Febrile seizures are high fever related fits or convulsions that affect young children. It occurs in association with elevated temperature and is a very common childhood seizure disorder. It happen any time between three months or five years of age when t he fever gets higher. It tend to occur in families. In a child with this disorder,the risk of febrile seizure is 10% for the siblings and almost 50% for the sibling if a parent has febrile seizure as well. Though the mode of inheritance is not clear and know, there are clear evidences for the existence its genetic basis. Such children have a slightly higher risk of epilepsy compared with the general population.
They are often harmless and typically don’t indicate a serious health problem.
TYPES OF FEBRILE SEIZURES
- Simple seizure: These seizures lasts from a few seconds to 15 minutes. They do not recur within a 24-hour period and are not specific to one part of the body.
- Complex seizures: These types lasts longer than 15 minutes and occurs more than once within 24 hours or is confined to one side of your child’s body.
Though a higher than normal body temperature causes febrile seizures, a low-grade fever can also trigger a febrile seizure.
- Infection: The fevers that trigger febrile seizures are usually caused by a viral infection, and rarely by a bacterial infection. Influenza and the virus that causes roseola, which are accompanied by high fevers are frequently associated with febrile seizures.
- Post-immunization seizures: Febrile seizures may increase after some childhood immunizations. These include the diphtheria, tetanus and pertussis or measles-mumps-rubella vaccinations. A child can develop a low-grade fever after a vaccination. Not th vaccine but the fever causes the seizure.
the risk of recurrence is higher if the first seizure resulted from a low fever,the period between the start of the fever and the seizure was short, a family history of febrile seizures and the child was younger than 18 months at the time of the first febrile seizure.
DIAGNOSIS AND TREATMENT
Identifying the cause of the fever is the first step of treating the seizure.

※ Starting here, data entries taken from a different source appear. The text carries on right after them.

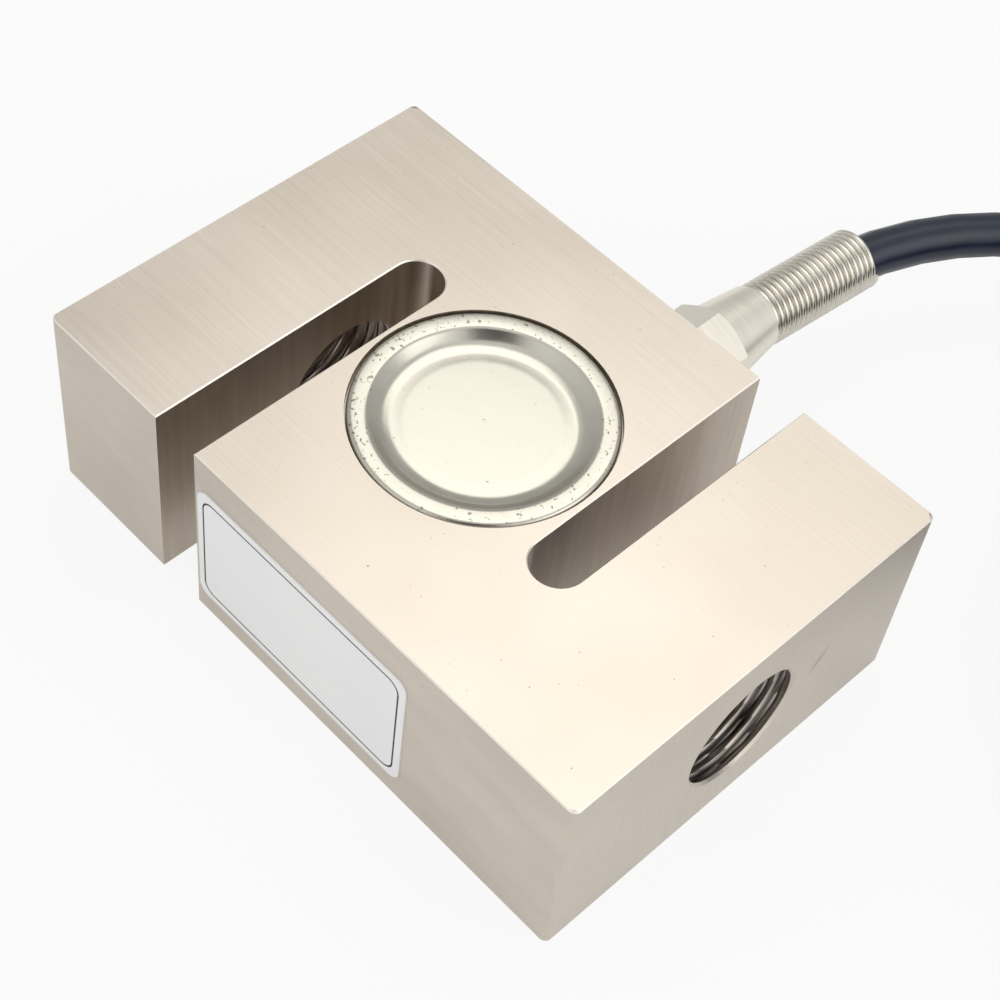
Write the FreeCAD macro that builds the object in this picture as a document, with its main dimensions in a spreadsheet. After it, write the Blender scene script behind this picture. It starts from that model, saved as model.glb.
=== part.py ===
"""S type load cell: a slotted steel block with two closed gauge pockets, a cable gland
with a spring bend relief, and a coiled screened cable with bare leads.

Frame, in millimetres: X is the load axis, with a threaded bore in each end; Y points out
of the cable's side; Z is up through the block's thickness. The origin is the middle of
the block's underside.
"""
import FreeCAD
import Part
import math
import os
import Sketcher
from FreeCAD import Placement, Rotation, Vector

doc = FreeCAD.newDocument("s_type_load_cell")

# ---------------------------------------------------------------- driving dimensions
DIMENSIONS = [
    # the block and its two slots
    ("block_length", 76.2), ("block_width", 50.8), ("block_height", 25.4),
    ("corner_round", 0.8), ("edge_break", 0.4),
    ("slot_width", 6.0), ("slot_offset", 17.75), ("slot_reach", 10.1),
    # M16 x 1.5 bore: the radius over the crests of the thread, and its lead-in
    ("bore_radius", 7.25), ("bore_lead", 0.3), ("bore_depth", 17.35),
    # the gauge pockets, the web between them and the seats of the covers
    ("web_thickness", 3.6), ("pocket_radius", 11.9), ("seat_radius", 14.15), ("seat_depth", 1.0),
    # the pressed covers
    ("cover_radius", 14.0), ("cover_sheet", 0.8), ("flange_inner", 11.85),
    ("floor_radius", 9.4), ("floor_drop", 1.3), ("bend_shift", 0.2),
    # the cable port and the gland on the side
    ("port_offset", 2.4), ("port_radius", 3.5), ("port_thread", 4.0), ("port_thread_depth", 8.0),
    ("gland_flats", 10.0), ("gland_stub", 7.0), ("gland_bore", 2.9), ("washer_height", 0.8),
    ("gland_hex_end", 3.8), ("spigot_radius", 3.9), ("cap_start", 4.0), ("cap_hex_end", 9.4),
    ("cap_end", 16.2), ("cap_cone_radius", 4.8), ("cap_neck_radius", 3.9), ("chamfer_radius", 4.85),
    ("seal_end", 8.0), ("thread_gap", 0.05),
    # the spring over the cable
    ("spring_radius", 3.87), ("spring_wire", 0.8), ("spring_turns", 20), ("spring_lean", 4.9),
    ("spring_inner", 3.1), ("spring_shift", 0.15),
    # the cable
    ("cable_radius", 2.7), ("coil_radius", 30.0), ("coil_width", 24.3), ("coil_height", 19.4),
    ("hank_slope", 3.105), ("lane_radius", 38.1), ("tail_radius", 31.0),
    ("stub_length", 23.0), ("stub_end", 10.6), ("tie_width", 8.0), ("tie_sheet", 1.0),
    ("core_radius", 0.65), ("strand_radius", 0.4), ("strand_length", 4.0), ("core_length", 15.0),
    ("core_gap", 0.1), ("core_start", 0.45),
    ("sleeve_radius", 3.3), ("sleeve_length", 12.0),
    # inside the pockets
    ("gauge_length", 6.5), ("gauge_width", 4.5), ("gauge_sheet", 0.12), ("gauge_spread", 4.2),
    ("gauge_shift", -1.5), ("board_length", 12.0), ("board_width", 4.4), ("board_sheet", 0.8),
    ("board_middle", 7.2), ("resistor_radius", 0.8), ("resistor_length", 3.4),
    ("coating_length", 17.6), ("coating_width", 9.0),
    ("coating_height", 1.0),
    # the blank rating plate on the long side
    ("label_length", 31.0), ("label_height", 17.5), ("label_sheet", 0.2), ("label_round", 1.5),
    ("label_middle", 1.25), ("label_centre", 11.9),
]
sheet = doc.addObject("Spreadsheet::Sheet", "dims")
for row, (alias, value) in enumerate(DIMENSIONS, start=1):
    sheet.set(f"A{row}", alias)
    sheet.set(f"B{row}", str(value))
    sheet.setAlias(f"B{row}", alias)
doc.recompute()

PARTS = []          # (object, Label) of every sub-part that is written


def size(expression):
    """The number that an expression over the sheet's aliases gives now."""
    result = sheet.evalExpression(expression)
    return float(getattr(result, "Value", result))


def in_sheet(expression):
    """The same expression as another object has to write it, with the sheet's name."""
    words = expression.replace("(", " ( ").replace(")", " ) ").split()
    names = {alias for alias, _ in DIMENSIONS}
    return " ".join("dims." + word if word in names else word for word in words)


def sub_part(thing, label):
    """Give a sub-part its Label and put it on the list of what is written."""
    thing.Label = label
    PARTS.append(thing)
    return thing


def place(thing, x="0", y="0", z="0"):
    """Bind a placement's base to the sheet."""
    for axis, expression in (("x", x), ("y", y), ("z", z)):
        thing.setExpression(f".Placement.Base.{axis}", in_sheet(f"0 + ( {expression} )"))


# ---------------------------------------------------------------- PartDesign helpers
def new_body(name):
    return doc.addObject("PartDesign::Body", name)


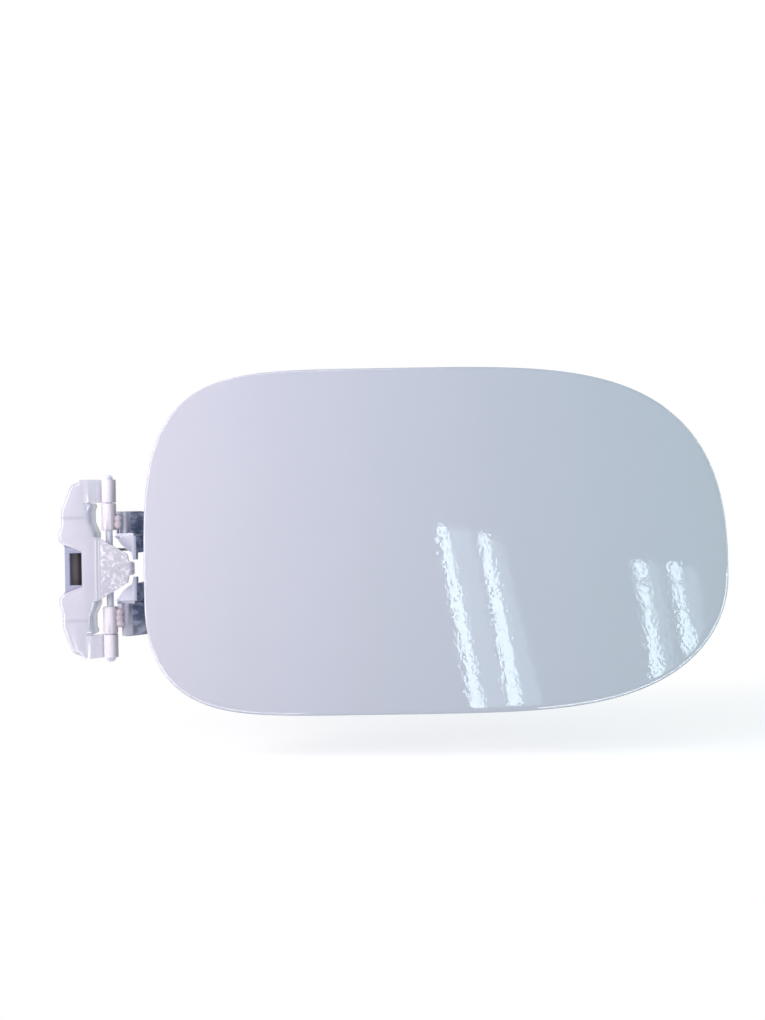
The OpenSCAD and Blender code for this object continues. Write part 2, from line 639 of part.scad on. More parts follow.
// Latch striker: a foot on the inner panel and an upright with the window for the lock pin
module latch_striker() {
    mid = striker_t / 2;
    path = soft_path([[striker_x - striker_foot, floor_y + mid], [striker_x - mid, floor_y + mid],
                      [striker_x - mid, floor_y + striker_h]], [3], 6);
    color(raw_steel) at_pin() difference() {
        translate([0, 0, flap_rise]) intersection() {
            along_pin(-striker_w / 2, striker_w / 2) polygon(sheet(path, striker_t));
            translate([striker_x - striker_foot, 0, 0]) striker_blank();
        }
        translate([striker_x - 5, floor_y + striker_h - catch_h - 3.5, flap_rise - catch_w / 2])
            cube([10, catch_h, catch_w]);
        for (x = rivet_xs) translate([x, 0, flap_rise]) through_floor(rivet_d / 2 + touch);
    }
}
module striker_blank() {
    // Round corners on the foot and on the top of the upright
    h = striker_w / 2;
    intersection() {
        into_car(floor_y - 1, floor_y + striker_h + 1) polygon(soft_loop([[0, -h], [striker_foot + 1, -h],
            [striker_foot + 1, h], [0, h]], [4, 0.1, 0.1, 4], 6));
        rotate([0, 90, 0]) linear_extrude(striker_foot + 1) polygon(soft_loop([[-h, floor_y - 1],
            [h, floor_y - 1], [h, floor_y + striker_h], [-h, floor_y + striker_h]], [0.1, 0.1, 4, 4], 6));
    }
}

module rivet(x) {
    top = floor_y + striker_t;
    bottom = floor_y - inner_t;
    color(raw_steel) at_pin() translate([x, 0, flap_rise]) rotate([-90, 0, 0])
        rotate_extrude() polygon([[0, bottom - 1], [rivet_d * 0.75, bottom - 1],
            [rivet_d * 0.85, bottom - touch], [rivet_d / 2, bottom - touch], [rivet_d / 2, top + touch],
            [rivet_d * 0.9, top + touch], [rivet_d * 0.8, top + 0.8], [rivet_d * 0.4, top + 1.3],
            [0, top + 1.4]]);
}
module rivet_near() { rivet(rivet_xs[0]); }
module rivet_far() { rivet(rivet_xs[1]); }

// Rubber buffer: a domed foot, a neck in the inner panel and a lip that is pushed through
module buffer(z) {
    r = buffer_d / 2;
    neck = buffer_neck / 2;
    bottom = floor_y - inner_t;
    color(rubber) at_pin() translate([buffer_x, 0, z]) rotate([-90, 0, 0]) rotate_extrude()
        polygon([[0, bottom - 2], [neck, bottom - 2], [neck + 1.2, bottom - 0.6],
                 [neck + 1.2, bottom - touch], [neck, bottom - touch], [neck, floor_y + touch],
                 [r, floor_y + touch], [r, floor_y + 1.6], [r * 0.86, floor_y + buffer_h * 0.8],
                 [r * 0.7, floor_y + buffer_h], [0, floor_y + buffer_h]]);
}
module buffer_upper() { buffer(buffer_zs[0]); }
module buffer_lower() { buffer(buffer_zs[1]); }

// Cap hook: a clip on the inner panel that holds the filler cap while the tank is filled
module cap_hook() {
    mid = hook_t / 2;
    path = soft_path([[hook_x + hook_l, floor_y + touch + mid], [hook_x + mid, floor_y + touch + mid],
                      [hook_x + mid, floor_y + hook_h - mid],
                      [hook_x + hook_l * 0.55, floor_y + hook_h - mid],
                      [hook_x + hook_l * 0.72, floor_y + hook_h + 1]], [2.5, 3, 4], 6);
    stud = stud_d / 2;
    bottom = floor_y - inner_t;
    color(plastic) at_pin() union() {
        translate([0, 0, flap_rise]) along_pin(-hook_w / 2, hook_w / 2) polygon(sheet(path, hook_t));
        translate([stud_x, 0, flap_rise]) rotate([-90, 0, 0]) rotate_extrude() polygon([[0, bottom - 2.2],
            [stud * 0.6, bottom - 2.2], [stud + 0.7, bottom - 0.5], [stud + 0.7, bottom - touch],
            [stud, bottom - touch], [stud, floor_y + hook_t], [0, floor_y + hook_t]]);
    }
}

outer_panel();
inner_panel();
hem_sealer();
mastic_upper();
mastic_lower();
hinge_arm();
weld_upper();
weld_lower();
sleeve_upper();
sleeve_lower();
base_bracket();
hinge_pin();
torsion_spring();
latch_striker();
rivet_near();
rivet_far();
buffer_upper();
buffer_lower();
cap_hook();
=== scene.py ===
import json
import math
import random

import bmesh
import bpy
from mathutils import Matrix, Vector


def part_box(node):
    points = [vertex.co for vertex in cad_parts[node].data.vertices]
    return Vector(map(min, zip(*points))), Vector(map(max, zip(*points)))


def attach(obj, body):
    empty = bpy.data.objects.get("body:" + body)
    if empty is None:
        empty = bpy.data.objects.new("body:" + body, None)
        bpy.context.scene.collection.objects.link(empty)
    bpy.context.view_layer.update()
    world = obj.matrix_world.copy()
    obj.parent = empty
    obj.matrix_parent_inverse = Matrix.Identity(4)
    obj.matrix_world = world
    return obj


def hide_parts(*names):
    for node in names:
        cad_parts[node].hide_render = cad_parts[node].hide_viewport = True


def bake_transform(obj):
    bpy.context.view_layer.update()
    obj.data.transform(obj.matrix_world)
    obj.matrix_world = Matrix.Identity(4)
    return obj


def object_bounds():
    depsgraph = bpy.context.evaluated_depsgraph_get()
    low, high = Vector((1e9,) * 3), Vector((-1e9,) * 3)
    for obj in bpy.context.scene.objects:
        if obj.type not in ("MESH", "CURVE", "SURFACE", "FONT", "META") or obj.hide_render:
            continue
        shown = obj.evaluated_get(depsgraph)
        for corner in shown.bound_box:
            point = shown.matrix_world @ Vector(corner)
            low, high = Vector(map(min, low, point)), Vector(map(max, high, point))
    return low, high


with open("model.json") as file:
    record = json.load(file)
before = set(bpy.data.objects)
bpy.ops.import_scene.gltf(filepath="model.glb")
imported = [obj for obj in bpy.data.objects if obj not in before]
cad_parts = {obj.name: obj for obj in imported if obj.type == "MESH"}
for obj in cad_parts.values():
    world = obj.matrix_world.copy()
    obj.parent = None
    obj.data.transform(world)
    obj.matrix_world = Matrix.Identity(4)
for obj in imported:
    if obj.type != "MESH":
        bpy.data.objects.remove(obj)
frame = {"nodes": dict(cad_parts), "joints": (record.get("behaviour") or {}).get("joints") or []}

bl_info = {
    "name": "Car Fuel Door",
    "version": (1, 0, 0),
    "blender": (4, 5, 0),
    "location": "3D View > Sidebar > Fuel Door",
    "description": "Skins, hinge sheets, welds, spring and fittings of a car fuel door",
    "category": "Object",
}

MM = 0.001
BRACKET = "bracket"
FLAP = "flap"
CAD_BOX = [list(corner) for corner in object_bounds()]
SKIN_LOW, SKIN_HIGH = [Vector(corner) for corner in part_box("outer_panel")]
# Middle of the hinge pin, in metres
PIN = Vector(frame["joints"][0]["pos_m"])
# Thickness that the bead's section is drawn for
SEALER = 1.1 * MM
WHITE = (1.0, 1.0, 1.0)
BLACK = (0.0, 0.0, 0.0)


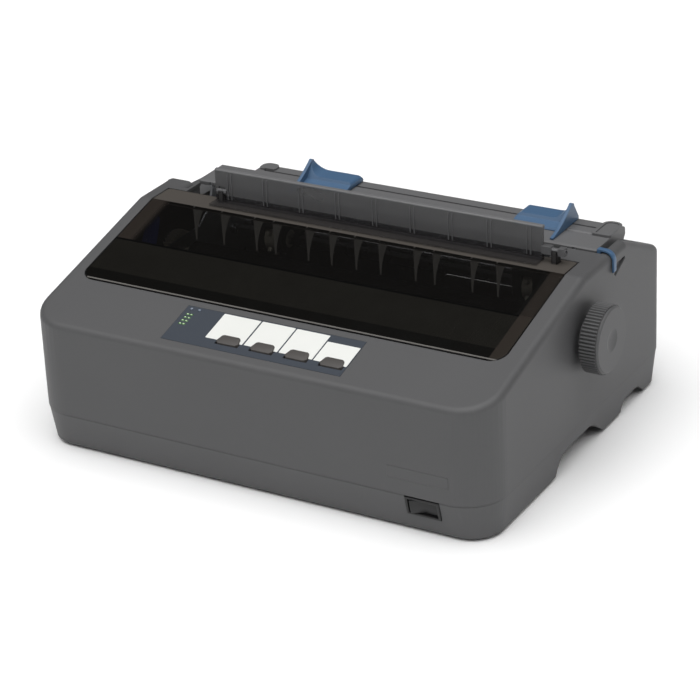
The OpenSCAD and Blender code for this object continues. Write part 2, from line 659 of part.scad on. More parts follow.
// The tooth angle that puts gear b in mesh with gear a, whose tooth is at angle pa, across direction d
function mesh(pa, na, nb, d) = d + 180 + 180 / nb - (pa - d) * na / nb;

gear_x = frame_left - 3 - gear_w;
platen_c = [platen_y, platen_z];
tractor_c = [tractor_y, tractor_z];
reduction_d = -80;
reduction_c = platen_c + polar(gear_m * (platen_teeth + reduction_teeth) / 2, reduction_d);
pinion_c = reduction_c + polar(gear_m * (reduction_teeth + pinion_teeth) / 2, 0);
span = norm(tractor_c - platen_c);
reach_a = gear_m * (platen_teeth + idler_teeth) / 2;
reach_b = gear_m * (idler_teeth + tractor_teeth) / 2;
line_d = atan2(tractor_c.y - platen_c.y, tractor_c.x - platen_c.x);
idler_d = line_d - acos(min(1, (pow(reach_a, 2) + pow(span, 2) - pow(reach_b, 2)) / (2 * reach_a * span)));
idler_c = platen_c + polar(reach_a, idler_d);
tractor_d = atan2(tractor_c.y - idler_c.y, tractor_c.x - idler_c.x);
reduction_a = mesh(0, platen_teeth, reduction_teeth, reduction_d);
pinion_a = mesh(reduction_a, reduction_teeth, pinion_teeth, 0);
idler_a = mesh(0, platen_teeth, idler_teeth, idler_d);
tractor_a = mesh(idler_a, idler_teeth, tractor_teeth, tractor_d);

// A gear with a web, lightening holes and a hub; c is its centre as (y, z)
module gear(c, teeth, a, bore, holes) {
    rp = gear_m * teeth / 2;
    translate([gear_x, c.x, c.y]) rotate([90, 0, 90]) difference() {
        linear_extrude(gear_w) difference() {
            gear_outline(teeth, a);
            circle(bore);
            if (holes > 0) for (i = [0:holes - 1]) translate(polar((rp + bore) / 2, i * 360 / holes)) circle((rp - bore) / 6);
        }
        if (holes > 0) for (z = [-1, gear_w - 1.5]) translate([0, 0, z]) difference() {
            cylinder(r = rp - 3.2, h = 2.5);
            translate([0, 0, -1]) cylinder(r = bore + 2.2, h = 5);
        }
    }
}

module platen_gear() color("#e6e2d6") place() gear(platen_c, platen_teeth, 0, shaft_r, 6);
module reduction_gear() color("#e6e2d6") place() gear(reduction_c, reduction_teeth, reduction_a, 3 + fit, 6);
module tractor_idler() color("#e6e2d6") place() gear(idler_c, idler_teeth, idler_a, 3 + fit, 5);
module tractor_gear() color("#e6e2d6") place() gear(tractor_c, tractor_teeth, tractor_a, 4, 6);

module feed_pinion() color(steel) place() {
    gear(pinion_c, pinion_teeth, pinion_a, 1.5, 0);
    translate([gear_x, pinion_c.x, pinion_c.y]) rotate([0, 90, 0]) cylinder(r = 1.5, h = frame_left + 5 - gear_x);
}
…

Mostly the febrile seizures stop on their own within a few minutes. Once your child has a febrile seizure, stay calm and follow these steps:
- Place your child on his side on a flat surface where he won’t fall.
- Time how long the convulsion lasts, if possible.
- Remove hard or sharp objects near your child.
- Loosen his clothing.
- Don’t restrain your child or interfere with your child’s movements.
- Don’t put anything in your child’s mouth.
- Do not put a child who is having a convulsion in the bath to lower their temperature.
- If the convulsion lasts more than five minutes call an ambulance.